孫璐
摘 要:20世紀50年代,中國領導人眼中的蘇聯“領導權”的演變可以分為三個階段:第一階段為追隨階段(1949—1955),這一時期中國領導人對蘇聯領導者地位是絕對服從和仰視的;第二階段為過渡階段(1956年前后),這一時期中國領導人依然尊重蘇聯“領導者”地位,但已經不再像以往那樣仰視,并且能夠客觀地看到蘇聯存在的種種問題;第三階段為競爭階段(1957—1959),這一時期中國領導人尤其是毛澤東對蘇聯領導權威的“心態”已經發生了顯著的變化,中國已經開始與蘇聯展開了爭奪整個社會主義陣營領導權的競爭。
關鍵詞:中蘇;“領導權”;社會主義陣營;追隨;競爭
中圖分類號:D6 文獻標志碼:A 文章編號:1673-291X(2012)36-0236-03
20世紀50年代,與一般社會主義國家關系相比,中蘇關系存在著某種特殊性,即在國際共產主義運動領導權的爭奪上,兩個社會主義大國是暗中較勁的。盡管從中華人民共和國建國到在20世紀50年代末的這十年中,不論在領導人講話中,還是官方的文件中都一直是倡導以“蘇聯為首”。但在中國領導人的心目中,20世紀50年代中期前的以“蘇聯為首”和50年代中后期的以“蘇聯為首”已經有了本質上的區別。蘇聯在是社會主義陣營中的領導者地位的變化,中國在這個過程中起著重要作用,這種變化也沖擊著蘇聯在中國領導人心目中的權威和影響力。中國領導人眼中的蘇聯“領導權”的演變可以分為三個階段。

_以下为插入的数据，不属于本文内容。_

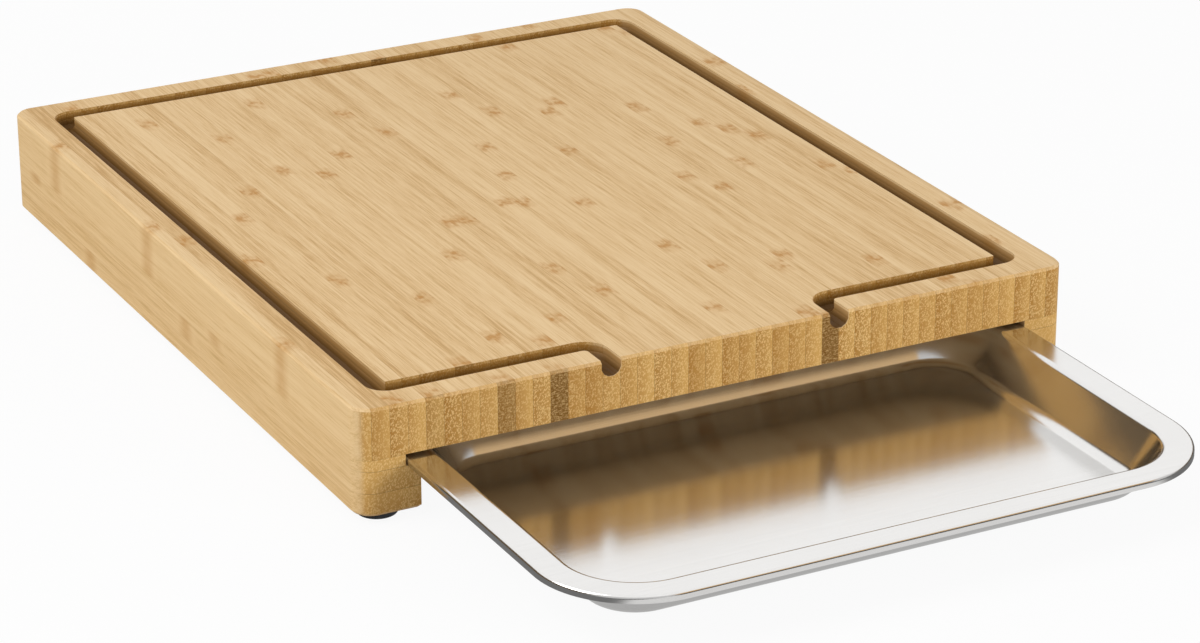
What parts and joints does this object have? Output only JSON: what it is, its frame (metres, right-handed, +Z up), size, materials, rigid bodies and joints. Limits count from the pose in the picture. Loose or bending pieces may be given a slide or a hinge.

一、追隨階段:蘇聯“老大哥”的絕對權威(1949—1955)
從20世紀30年代起,完成了“造神運動”的斯大林,對蘇聯共產黨和蘇維埃國家,對共產國際和其他國家的共產黨,對國際工人運動和社會主義各國,實行從組織上到思想上直到精神上的“ 大一統” 統治,很少有人敢于對這種絕對的領導權威發出疑問和挑戰;雖然20世紀40 年代末50 年代初南斯拉夫同蘇聯分道揚鑣,但鐵托和南斯拉夫人在很長時間內還相信斯大林是不會犯錯誤的,是“ 無辜的”,整個陰謀是由貝利亞集團造成的 [1]。蘇聯一直是社會主義陣營中的領導國家,蘇共也是國際共產主義陣營中的領頭羊。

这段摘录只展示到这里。